Another aspect to contemplate is whether events related to the direct mechanism of action should be considered an adverse event, which has been an ongoing debate in the mindfulness literature (Baer et al., 2019). Studies have shown that mindfulness-based interventions commonly increase perceptions of physical discomfort, such as increased physical tension, localized body pain, and gastrointestinal problems, though it is currently unclear how distressing these experiences are for participants (Britton et al., 2021; Farias et al., 2020). While it seems unlikely that mindfulness causes more pain—in fact, mindfulness may have an analgesic effect (Wells et al., 2014)—it does encourage people to pay more attention to their bodily sensations, which may result in increased awareness of pain that already exists. If interoception, or the capacity to notice internal bodily sensations, is a direct result of mindfulness (Britton, 2019), is it fair to categorize the heightened awareness of bodily pain as an adverse event? If an activity challenges one’s tolerability of it, but is an expected or common byproduct of progressing in the activity, does that also count as an adverse event?

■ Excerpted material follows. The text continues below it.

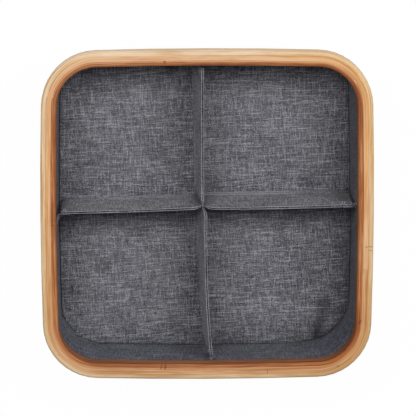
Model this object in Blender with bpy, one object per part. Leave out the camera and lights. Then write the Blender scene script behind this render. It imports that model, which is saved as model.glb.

Defining adverse events in behavioral health interventions is inherently fraught and complicated. Currently, because of limited guidelines, providers are left to use their clinical judgment to determine whether something constitutes an adverse event. While one provider would never consider feeling insecure during running to be an adverse event, another with a different definition of “undesirable” may consider it otherwise. To reconcile these complications, the field of health psychology needs a panel of providers and research investigators to come up with clear guidelines, a critical step towards adhering to good clinical practice.


Baer, R., Crane, C., Miller, E., & Kuyken, W. (2019). Doing no harm in mindfulness-based programs: Conceptual issues and empirical findings. Clinical Psychology Review, 71, 101-114.

Britton, W. B. (2019). Can mindfulness be too much of a good thing? The value of a middle way. Current Opinion in Psychology, 28, 159-165.

Britton, W. B., Lindahl, J. R., Cooper, D. J., Canby, N. K., & Palitsky, R. (2021). Defining and measuring meditation-related adverse effects in mindfulness-based programs. Clinical Psychological Science, 9(6), 1185-1204.

Farias, M., Maraldi, E., Wallenkampf, K. C., & Lucchetti, G. (2020). Adverse events in meditation practices and meditation-based therapies: A systematic review. Acta Psychiatrica Scandinavica, 142(5), 374-393.

Peterson, A. L., Roache, J. D., Raj, J., & Young-McCaughan, S. (2013). The need for expanded monitoring of adverse events in behavioral health clinical trials. Contemporary Clinical Trials, 34(1), 152-154.

U.S. Food and Drug Administration. (2023, May 18). What is a serious adverse event?

Wells, R. E., Burch, R., Paulsen, R. H., Wayne, P. M., Houle, T. T., & Loder, E. (2014). Meditation for migraines: A pilot randomized controlled trial. Headache: The Journal of Head and Face Pain, 54(9), 1484-1495.